Walton’s focus was customer driven. He created an enterprise that was “based…on operating shops with small profit, but with a high sales volume, and was obsessed with cost reduction” (Silva, 2014, p. 54). Employees were “partners” and were profit sharers. He also initiates many community programs (p. 54). He had charisma and lived by three principles: “respect for people, customer service, and striving for excellence” (p. 54). This type of leadership would work best in a service related industry. These industries are not focused on production or manufacturing, but on building a relationship with customers to keep them returning.
A transactional leader “stresses efficiency, planning and goal setting, competency, structure, and maintaining the organization” (Beinecke, 2009, p. 6). Transactional leaders can be considered abrasive in their interactions and often lack the traditional social graces in favor of a business-centered focus. John D. Rockefeller is an example of transactional leader. Rockefeller is often critiqued as “skillful and unscrupulous” and that he “made use of all possible means to achieve his goals” (Silva, 2014, p. 54). This style of leadership can border on being unethical. If utilized lawfully, this type of leadership would be effective in innovative fields such as technology. This also has potential for effectiveness in defense/combat operations where the mission comes first.
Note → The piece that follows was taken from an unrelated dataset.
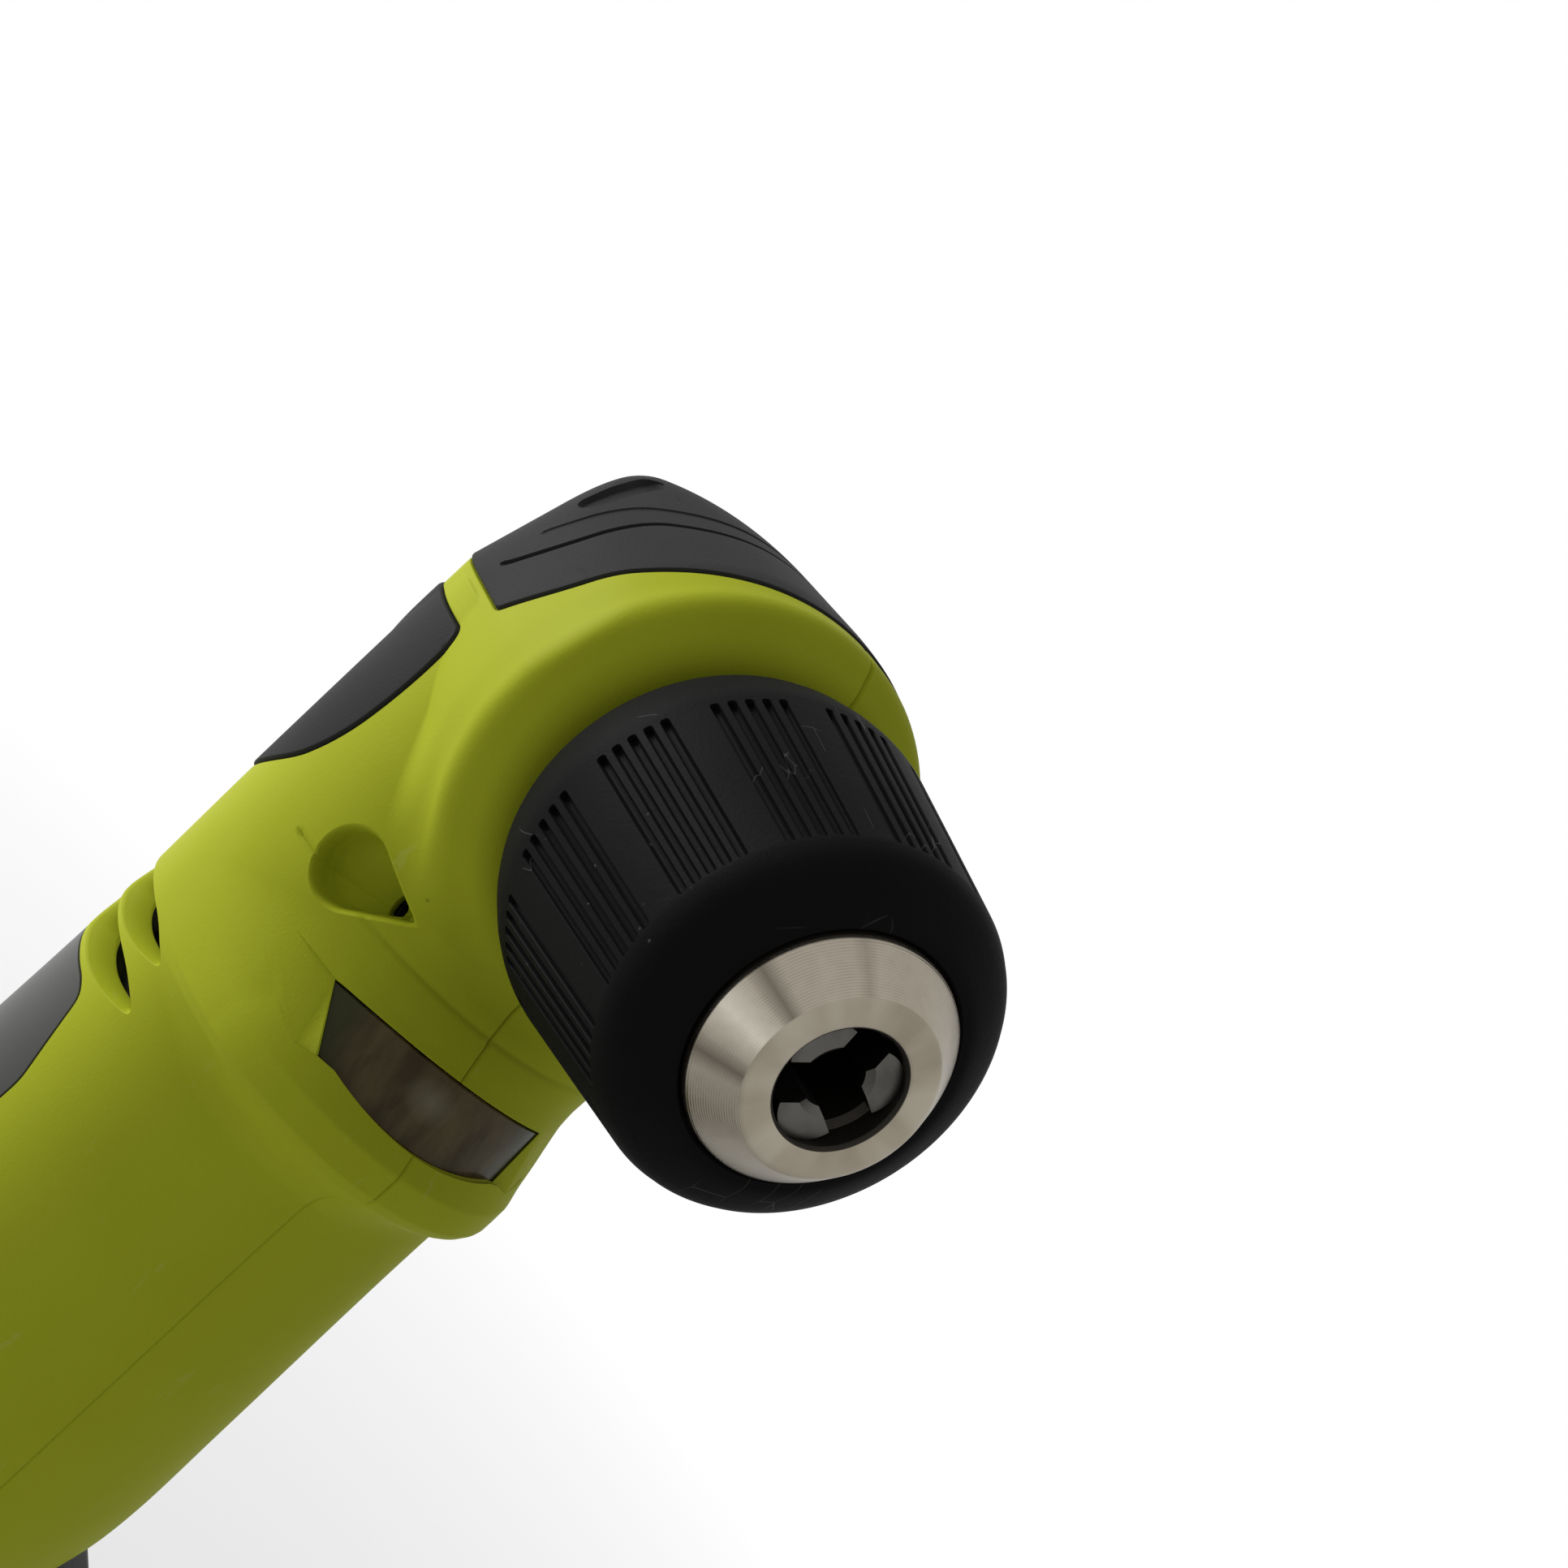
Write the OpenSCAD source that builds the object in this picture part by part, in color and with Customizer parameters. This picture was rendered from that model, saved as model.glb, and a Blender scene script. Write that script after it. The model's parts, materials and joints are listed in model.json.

Leaders set the tone of an organization. The first thing a leader must recognize is that people, by nature, are resistant to change. If a new CEO wants to take a company in a different direction, he/she must implement them in doses. Overloading a business with multiple changes or big shifts at one time is a recipe for disgruntled, nonproductive employees. Successful change starts with getting the employees onboard and allowing the change to ripple throughout the company as a welcomed effect vice a tsunami of change that destroys everything in its wake.
Beinecke, R. H. (2009). Introduction: Leadership for Wicked Problems. Innovation Journal, 14(1), 1–17.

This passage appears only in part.